3. Spit! You’d be completely toasted if you didn’t.

4. Talk to the winemakers/marketing guys/gals. It is easier to remember what you like if you know something about the terroir, landscape, blend, etc. Sometimes they rattle off percentages of grapes in the blend, which I’m not really interested in – I want to know what the soil and climate and elevation, etc. is like. I usually ask – Tell me about where this wine is grown… and they are usually very willing to talk about the place – a fun way to picture the region and have a geology and geography lesson at the same time. It is kind of a neumonic device for me to picture the place with the wine made there.

5. Take a few notes in your own code, and remember the good ones! My favorites from this tasting were Paso Robles’ Adalaida Cellars White Blend of grenache blanc and roussanne – very minerally with that candied green apple taste that still had killer acidity and a slightly soft mouthfeel with peach and apricot flavors – an interestingly balanced combo of acid, fruit, soft and sharp. Love it!

Other wines I tasted -

Cass Winery Viognier – Paso Robles, mineral and mint!

Cline Cellars Viognier – Sonoma/Carneros, white peach, herbal notes with crisp white peach, not too ripe!

McCrea Cellars Ciel du Cheval Vineyard Viognier – love this producer! Fruity but lean with a lean, herbal – lavendar even – note, but also soft lemon and peachiness that is characteristic of Viognier. The difference here is that everything is in balance and delicacy and elegance are the goal.

Sawtooth from Nampa Idaho! Their Snake River Valley Viognier shows that this area has promise! A lean, mineral wine with white blossom and peach aroma, high acidity. A very refreshing wine!

So check out these Rhone-style wines – great for summer!

Thunder Shows, or When You are Lost at Sea, Wine is Where You Find it

July 4, 2008
stuck in the ballard locks with a bunch of stinkpots

Stuck in the Ballard locks with a bunch of stinkpots

Vaynerchuk may have left the building, but in his wake were two days of the most intense thunder storms we’ve seen (or heard) in years. My ex (now friend) was going to sail down to Hood Canal for the 4th and had a window of opportunity to leave at about 5 or 6 a.m. on the 3rd because of the tides, but that ended up being the craziest hour of lightening, buckets of rain and ear-splitting thunder.

So he couldn’t make the trip, and later that day, when the storm had left billowing clouds and still water behind, I was roped into–I mean graciously volunteered–to help him bring the boat BACK through the Hiram H. Chittendon locks, where the water level is raised and lowered between the salt water of the Puget Sound and the fresh water of Lake Union. We got stuck waiting for a gravel barge and ended up stuck outside the locks for THREE HOURS, getting to know the mussel-covered pylons, the kingfishers, and a few purple seastars very well. So of course, after a while, I started rummaging below decks and came up with a bottle of white wine that was fairly cool from being stored below the waterline. In desperate times, wine is where you find it, and I thought this was the perfect occasion for my first wine post – the essential Seattle moment. Stuck on a boat with the cityscape and the water all around, searching for refreshment.

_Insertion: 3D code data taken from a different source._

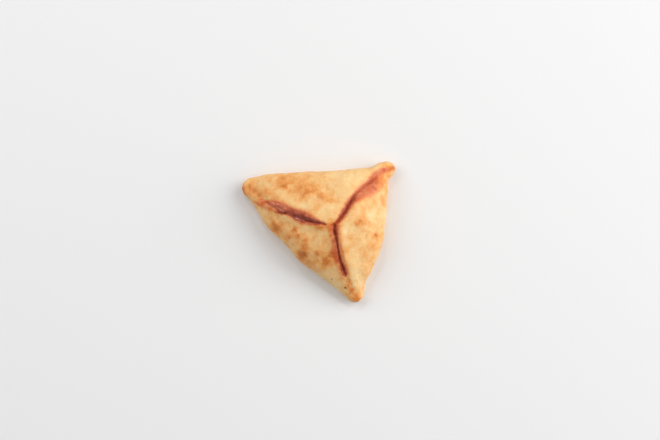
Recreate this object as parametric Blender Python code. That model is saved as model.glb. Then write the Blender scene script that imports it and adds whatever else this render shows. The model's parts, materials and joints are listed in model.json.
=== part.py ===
"""A three-cornered baked dough turnover, uncut, lying on its flat base.

A round of dough is folded up over its filling from three sides, so three puffed panels meet
along three pinched seams that run from a high point down to three pinched corners.  The right
panel laps over both of its neighbours, and the back panel laps over the front left one.
Metres, +Z up, origin in the middle of the base.
"""
import math

import bmesh
import bpy
from mathutils import Vector

MM = 0.001

# Heights
PEAK_HEIGHT = 27.0 * MM            # where the three seams meet
SIDE_WIDEST_HEIGHT = 7.0 * MM      # height at which the sides bulge furthest out
CORNER_WIDEST_HEIGHT = 4.2 * MM    # the same at the pinched corners
CORNER_REACH = 11.0 * MM           # how far a corner's low waist runs in along the sides
RIDGE_FULLNESS = 1.6               # 1 is a straight ridge from peak to corner, more is fuller
PANEL_TIGHTNESS = 0.95             # more pulls the panels flatter between ridge and side
PANEL_SPAN = 12.0 * MM             # half the distance from a ridge to the side it faces
HIP_ROUNDNESS = 1.7                # 1 is a sharp hip along each seam, 2 a round one

# The three pinched corners, in order round the outline: left, right and front.  Each is a round
# end: its middle, its radius on the side before it and after it, its top, and its seam's end.
CORNERS = (
    {"middle": (-41.8 * MM, 26.5 * MM), "radii": (5.5 * MM, 7.0 * MM), "top": 9.2 * MM,
     "seam_end": (-42.4 * MM, 26.9 * MM)},
    {"middle": (42.85 * MM, 38.95 * MM), "radii": (5.0 * MM, 4.9 * MM), "top": 8.6 * MM,
     "seam_end": (44.6 * MM, 38.7 * MM)},
    {"middle": (22.8 * MM, -38.35 * MM), "radii": (5.5 * MM, 5.6 * MM), "top": 9.0 * MM,
     "seam_end": (23.4 * MM, -39.6 * MM)},
)
LEFT, RIGHT, FRONT = range(3)

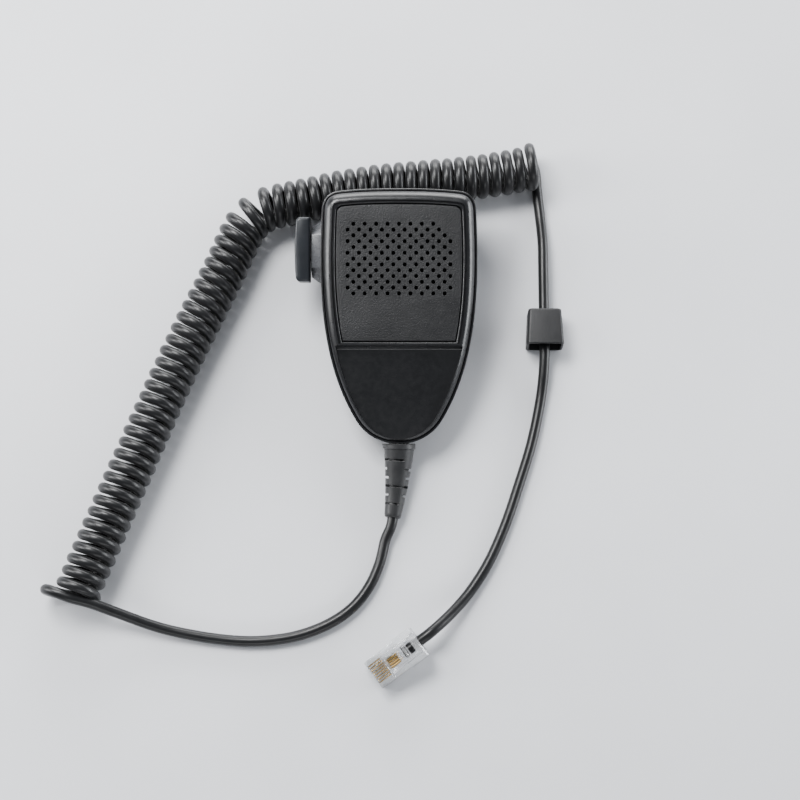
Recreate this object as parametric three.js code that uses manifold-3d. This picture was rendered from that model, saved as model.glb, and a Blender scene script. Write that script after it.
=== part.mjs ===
// A hand microphone for a mobile radio: wedge-shaped two-part case, push-to-talk bar on the left,
// hang-up button on the back, and a curly cord that ends in a clear eight-way modular plug.
// Millimetres, +Z up. The origin is the middle of the handset's footprint on the surface it lies on.
// The handset is modelled in its own frame: x right, y up the face, z out of the face.
import * as THREE from "three";
import { mergeVertices } from "three/addons/utils/BufferGeometryUtils.js";
import Module from "manifold-3d";

// ---------------------------------------------------------------- driving dimensions
const GAP = 0.3; // clearance between neighbouring pieces
const TILT = THREE.MathUtils.degToRad(12.5); // the face's tilt as the handset lies on its back
const BACK_SLOPE = THREE.MathUtils.degToRad(4.5); // the upper back against the face

const CASE_HALF_LENGTH = 48;
const CASE_HALF_WIDTH = 29.1;
const CASE_END_DEPTH = 16.5; // depth of the case at the cord end
const BACK_BREAK_Y = -22; // where the flat heel of the back meets the upper back
const WALL = 2.2;
const OUTLINE_STEPS = 6; // points along each of the outline's four curves

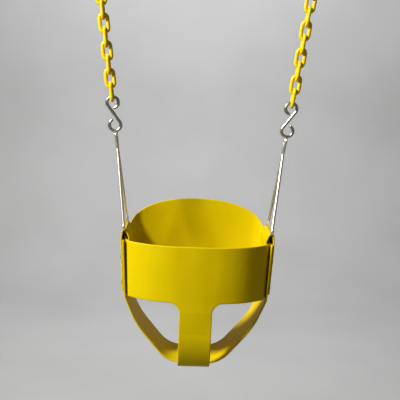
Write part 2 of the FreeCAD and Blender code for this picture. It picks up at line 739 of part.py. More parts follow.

What is your favorite boat wine? I have to say, I usually like dry rosé, but that is a fall back all summer, whether i’m on a patio, a boat or whatever. This 2006 Casalone dry Italian white from the Piemonte region made from the Cortese grape, definitely hit the spot, and was eye opening in terms of what we usually think of as dry crisp, refreshing summer wines. This one smelled of lemon gumdrops to me! Not a lot of fruit, just white flowers for sure, and a funkiness like light mushrooms. Interesting! There’s SO much to learn about Italian wines, but the main thing is to stay open to their classic combination of fruit and funkiness. This Cortese was a great example. Fresh, and light, it still was full of minerality, acidity, yes, but also mushroom and dried leaves. Not what I would usually choose for a boat sipper, but it was actually great with the salty chips that were the only food on board.

Come to find out, this wine WAS the perfect thing to drink with the scent of boat exhaust, salt air and fish in our nostrils, as it is produced all along the Ligurian Coast and served in the fish restaurants of Genoa—an area that probably looks very similar to the salty, mast-packed shores of Lake Union. Citrus complements salt – that lesson was learned here, with a little exotic mushroomy funk thrown in that I will remember for my next fish fry.